On Aug. 1, Betancourt was called into DeBarba's office; Roncaioli was present, and DeBarba told Betancourt he was being reassigned. "We want to help you, George," Betancourt recalls DeBarba saying, "but you've got to start thinking 'company.'" It was all very vague and, Betancourt thought, very intimidating. On Aug. 3--the day Betancourt was scheduled to meet with the Office of Investigations--Roncaioli called him to her office again. According to Betancourt, she said she wanted to "reaffirm the meaning" of the DeBarba meeting. Betancourt's wife and children began to be worried that he would be fired. "Why don't you just do what they want you to?" his eldest girl asked. Betancourt didn't know quite how to answer. "Your own daughter telling you to roll over," he says.

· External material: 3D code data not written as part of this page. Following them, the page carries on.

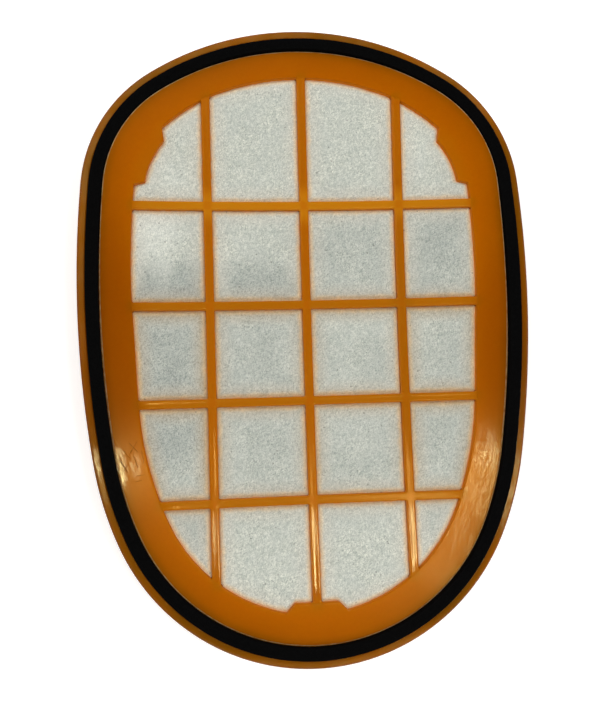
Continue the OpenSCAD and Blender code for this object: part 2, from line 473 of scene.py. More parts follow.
def rib_grid():
    phis = [0, 0.35, 0.75, 1.15, math.pi / 2]
    levels = [(-DRAFT, None)] + [(EDGE_W * (1 - math.cos(f)), EDGE_R * (1 - math.sin(f))) for f in phis] + [(0.90, 0.032)]
    # weights of the wall mask down the levels; the plastic uses the mask for a painted glow that makes the walls
    # lighter
    darker = [1.0, 0.75, 0.35, 0.1, 0.0, 0.0, 0.0]
    stacks = [grid_loops(e) for e, _ in levels]
    pts, faces, wall = [], [], []
    base = 0
    tops, bottoms = [], []
    for li in range(len(stacks[0])):
        n = len(stacks[0][li])
        for (e, drop), loops, dark in zip(levels, stacks, darker):
            xy = loops[li] + [0, GRID_Y]
            if drop is None:
                z = dish(xy[:, 0], xy[:, 1], FLANGE_T - 0.2)
            else:
                z = rib_face(xy[:, 0], xy[:, 1]) - drop
            pts.append(np.c_[xy, z])
            wall.append(np.full(n, dark) * np.clip(in_window(xy[:, 0], xy[:, 1]) / 0.6, 0, 1))
        faces += loft_faces(len(levels), n, base, close_m=False)
        bottoms.append((base, n))
        tops.append((base + (len(levels) - 1) * n, n))
        base += len(levels) * n
    # middle-line points let the top follow the dish
    mids = []
    for j, x in enumerate(XC):
        for y in np.arange(V_BOT[j] + 1.6, V_TOP[j] - 1.5, 1.7):
            mids.append((x, y))
    for i, y in enumerate(YC):
        for x in np.arange(-H_END[i] + 1.6, H_END[i] - 1.5, 1.7):
            if min(abs(x - c) for c in XC) > 0.9:
                mids.append((x, y))
    mids = np.array(mids)
    xy = mids + [0, GRID_Y]
    mid_base = base
    pts.append(np.c_[xy, rib_face(xy[:, 0], xy[:, 1]) - 0.032])
    wall.append(np.zeros(len(mids)))
    base += len(mids)

    def cap(which, level, with_mids):
        loops = stacks[level]
        verts, ids, edges = [], [], []
        for (start, n), lp in zip(which, loops):
            k = len(verts)
            verts += [tuple(v) for v in lp]
            ids += list(range(start, start + n))
            edges += [(k + i, k + (i + 1) % n) for i in range(n)]
        if with_mids:
            verts += [tuple(v) for v in mids]
            ids += list(range(mid_base, mid_base + len(mids)))
        r = delaunay_2d_cdt([Vector(v) for v in verts], edges, [], 0, 1e-6, True)
        co = np.array([tuple(v) for v in r[0]])
        origin = [o[0] for o in r[3]]
        tri = [f for f in r[2] if len(f) == 3]
        c = np.array([co[list(f)].mean(0) for f in tri])
        ok = inside_loops(c, loops)
        return [tuple(ids[origin[i]] for i in f) for f, k in zip(tri, ok) if k]

    top = cap(tops, len(levels) - 1, True)
    bottom = [tuple(reversed(f)) for f in cap(bottoms, 0, False)]
    # the side strips have to agree with the caps, whose triangles are counter-clockwise from above
    flat = np.concatenate(pts)
    edge = {}
    for f in top:
        for a, b in zip(f, f[1:] + f[:1]):
            edge[(a, b)] = 1
    sides, k = [], 0
    for li, (start, n) in enumerate(tops):
        count = (len(levels) - 1) * n
        part = faces[k:k + count]
        k += count
        # the last strip's upper edge runs start+i+1 -> start+i in its quads, so it matches caps that run start+i -> start+i+1
        good = (start, start + 1) in edge
        sides += part if good else [tuple(reversed(f)) for f in part]
    return flat, sides + top + bottom, np.concatenate(wall)


# Scuffed places on the flange and lip, as centres, radii and strengths (lengths in millimetres)
SCUFFS = [
    (-62.2, -39.4, 3.4, 8.8, 1.00), (-56.6, -38.2, 2.8, 6.0, 0.24), (-59.8, -39.0, 9.0, 16.0, 0.04), (-69.2, -37.3, 3.0, 7.0, 0.90),
    (70.2, -24.0, 4.2, 36.0, 0.42), (64.0, -60.0, 6.5, 18.0, 0.46), (68.6, -44.0, 3.0, 10.0, 0.60),
    (58.6, -37.5, 5.6, 11.0, 0.28), (57.4, -40.0, 9.0, 19.0, 0.15), (53.8, -52.0, 8.0, 15.0, 0.14), (47.4, -63.0, 9.0, 14.0, 0.14), (39.8, -73.0, 12.0, 12.0, 0.08),
]


def scuffed(x, y, z):
    """How worn the front is at each place: 1 where it is rubbed most; the skirt behind isn't."""
    out = np.zeros(np.shape(x))
    for x0, y0, rx, ry, f in SCUFFS:
        q = np.clip((1 - np.hypot((x - x0) / rx, (y - y0) / ry)) / 0.7, 0, 1)
        out = np.maximum(out, f * q * q * (3 - 2 * q))
    q = np.clip((z - RIM_Z - 0.15) / 0.6, 0, 1)
    return out * q


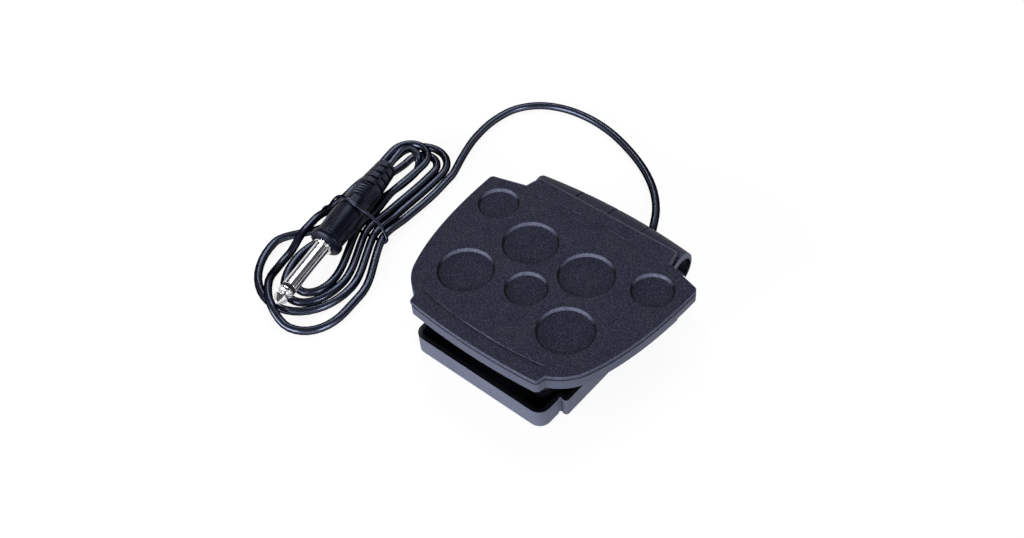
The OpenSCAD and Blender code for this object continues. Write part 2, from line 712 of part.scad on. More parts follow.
function hank_loop(i, legs, arcs) = let (
    above = i == 0 ? hank_start - [cord_d, 0] : [top_folds[i - 1][2], top_folds[i - 1][1]],
    right = [0, waist_right - hank_pitch * i],
    left = [0, waist_left + hank_pitch * i],
    low_r = low_at(i, 0),
    low_l = low_at(i, 1))
    concat(
        i == 0 ? [raised(hank_start, 0)] : [],
        [for (k = [0:legs - 1]) let (p = run_at(above, right, k / legs, 0))
            raised(p, i == 3 ? descend(p[0]) : 0)],
        [for (k = [0:legs - 1]) raised(run_at(right, low_r, k / legs, 0, i == 0 ? 1.3 : 1), 0)],
        [for (k = [0:arcs - 1]) low_at(i, k / arcs) + [0, 0, i == 0 ? over_fold(k / arcs) : 0]],
        [for (k = [0:legs - 1]) let (p = run_at(low_l, left, k / legs, 0, 1.3))
            raised(p, i == 0 ? over_run(p[0]) : i == 2 ? climb(p[0]) : 0)],
        i == 3 ? [] : [for (k = [0:legs - 1])
            let (p = run_at(left, [top_folds[i][2], top_folds[i][0]], k / legs, i < 2 ? 14 : 0))
            raised(p, i == 2 ? climb(p[0]) : 0)],
        i == 3 ? [] : [for (k = [0:arcs - 1]) top_at(i, k / arcs)]);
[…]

AFTER GALATIS FILED HIS PETITION, ON AUG. 21, he found himself in many of New England's newspapers. As citizens' groups called meetings, Northeast and the NRC assured everyone that the full-core off-load was a common practice that enhanced safety for maintenance workers inside the empty reactor vessel. "We've been aware of how they off-loaded the full core," NRC spokeswoman Diane Screnci told one paper. "We could have stopped them earlier."

At a citizens' group meeting, Galatis met a mechanic named Pete Reynolds, who had left Millstone in a labor dispute two years before. Reynolds shared some hair-raising stories about his days off-loading fuel. He told Galatis--and has since repeated the account to TIME--that he saw work crews racing to see who could move fuel rods the fastest. The competition, he said, tripped radiation alarms and overheated the fuel pool. Reynolds' job was to remove the big bolts that hold the reactor head in place. Sometimes, he said, he was told to remove them so soon after shutdown that the heat melted his protective plastic booties.